Secondly, Revelation 4:6 says that “before the throne there was a sea of glass like unto crystal.” In a case such as this, when the words “like” or “as” are used, we know immediately that we are dealing with a simile. The “sea of glass” is not really “crystal,” but it’s like crystal. So, what does this tell us? Well, when we consider the context, this scene is in heaven before the throne of God, and in the Old Testament, the tabernacle and temple were patterned after God’s dwelling place in heaven. Taking this into account, after the brazen altar in the tabernacle, one arrived at the laver of water to wash oneself before entering into the Holy Place. In Ephesians 5:26 Paul tells us about this that we are made clean by “the washing of water by the word.” Thus, this “sea of glass like unto crystal” is a simile for the Word of God. Now, we must daily wash ourselves in the Word of God, but then, we will be standing on the Word, secure and justified forever in God’s sight.

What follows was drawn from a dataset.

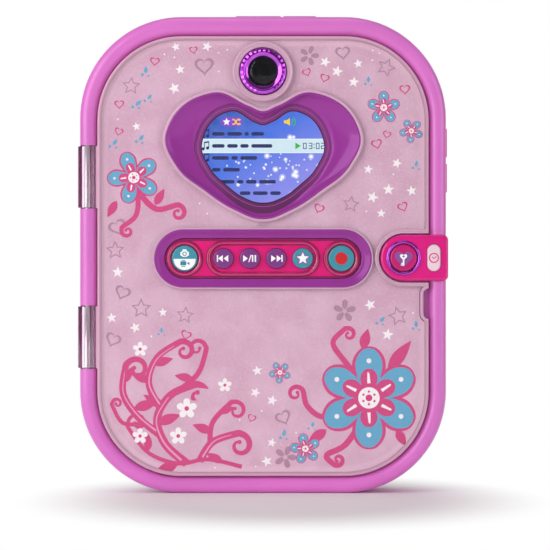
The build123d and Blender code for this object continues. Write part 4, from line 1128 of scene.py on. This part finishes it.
# ---- the picture on the screen -------------------------------------------------------
def make_screen_picture():
    """A generic song list: bars for words, a highlighted line, a clock in segments, sparkles."""
    face = screen.front + 0.03
    rows = [screen.z + rise for rise in (11.2, 5.5, -0.2, -5.8, -11.5, -16.9)]
    band = [box_ring(screen.left + 1, rows[1] - 3.1, screen.right - 1, rows[1] + 3.1)]
    printed("list_highlight", band, face + 0.02, "lit_ice", "base")
    edges = [
        box_ring(screen.left + 1, rows[1] + side * 3.2 - 0.2, screen.right - 1, rows[1] + side * 3.2 + 0.2)
        for side in (-1, 1)
    ]
    printed("highlight_edges", edges, face + 0.03, "lit_sky", "base")
    random.seed(7)
    dots, halos = [], []
    while len(dots) < 60:
        x = random.triangular(-24, 28, 17)
        z = random.triangular(-20, 15, -4)
        if abs(z - 5.5) > 3.6:
            reach = random.choice((0.22, 0.3, 0.4, 0.6, 0.85))
            dots.append(disc(x, screen.z + z, reach, 16))
            halos.append(disc(x, screen.z + z, reach * 1.8, 20))
    printed("sparkle_halos", halos, face - 0.01, "lit_lilac", "base")
    printed("sparkles", dots, face + 0.01, "lit_white", "base")
    words = []
    for z, lengths in zip(rows, ((6, 7, 2, 6), (6, 5, 4, 10), (8, 3, 8), (4, 8), (7, 3, 5, 8), (5, 7, 5))):
        x = -24.2 if z > rows[3] - 1 else (-20.5 if z > rows[5] + 1 else -11.0)
        for length in lengths:
            words.append(pill(x + length / 2, z, length, 1.7))
            x += length + 1.2
    printed("list_words", words, face + 0.05, "lit_navy", "base")
    notes = []
    for z in rows[:3]:
        notes += [disc(-28.4, z - 1.4, 0.75, 16), disc(-26.3, z - 1.0, 0.75, 16)]
        notes += [box_ring(-28.0, z - 1.4, -27.65, z + 1.7), box_ring(-25.9, z - 1.0, -25.55, z + 2.1)]
        notes.append([(-28.0, z + 1.2), (-25.55, z + 1.6), (-25.55, z + 2.3), (-28.0, z + 1.9)])
    printed("list_notes", notes, face + 0.07, "lit_navy", "base")
    printed(
        "play_mark", [[(15.3, rows[1] - 1.6), (17.9, rows[1]), (15.3, rows[1] + 1.6)]], face + 0.07,
        "lit_green", "base",
    )
    clock_bars = []
    for x, lit in ((19.8, "abcdef"), (22.5, "abcdg"), (25.9, "abcdef"), (28.3, "abged")):
        clock_bars += seven_segments(x, rows[1], lit)
    clock_bars += [disc(24.15, rows[1] + 0.8, 0.28, 12), disc(24.15, rows[1] - 0.8, 0.28, 12)]
    printed("list_clock", clock_bars, face + 0.07, "lit_navy", "base")
    top = screen.z + 16.9
    printed("mode_pill", [pill(-14.9, top, 9.8, 4.4)], face + 0.02, "lit_violet", "base")
    printed("mode_star", [star(-17.3, top, 1.9, waist=0.45)], face + 0.05, "lit_white", "base")
    arrows = [
        stroke([(-14.6, top + 1), (-13.6, top + 1), (-12.2, top - 1), (-11.4, top - 1)], 0.6, 0.6),
        stroke([(-14.6, top - 1), (-13.6, top - 1), (-12.2, top + 1), (-11.4, top + 1)], 0.6, 0.6),
        [(-11.5, top + 0.3), (-10.4, top + 1), (-11.5, top + 1.7)],
        [(-11.5, top - 1.7), (-10.4, top - 1), (-11.5, top - 0.3)],
    ]
    speaker = [
        [(9.9, top - 0.7), (11.0, top - 0.7), (12.7, top - 1.8), (12.7, top + 1.8), (11.0, top + 0.7),
         (9.9, top + 0.7)],
    ]
    printed("mode_arrows", arrows + speaker, face + 0.05, "lit_yellow", "base")
    waves = []
    for reach in (1.5, 2.7):
        arc = [
            (12.6 + reach * math.cos(math.radians(a)), top + reach * math.sin(math.radians(a)))
            for a in range(-50, 51, 20)
        ]
        waves.append(stroke(arc, 0.5, 0.5, steps=2))
    printed("sound_waves", waves, face + 0.05, "lit_green", "base")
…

Third, Hebrews 12:29 says “For our God is a consuming fire.” Now, in such a case as this, the text uses a simple statement without either “like” or “as.” In situations like this, the reader must first ask, does the text make sense as it is? If it does, then take it literally, but if it doesn’t, then ask if it could be a metaphor. If it is a metaphor, then simply ask, what then is this metaphor literally saying about God? Then, look at the context, and we see that it describes God as the sovereign King of heaven and earth Whom we must approach very carefully in reverence and godly fear.

Yes, the Bible uses figures of speech, but we must never use the phrase “figures of speech” as a cover for unbelief. The Bible is clear, Jesus Christ will literally return to this earth to rule for 1000 years with His saints. This is put in several figurative ways, but it always comes back to that literal, physical truth when the type of figure is established.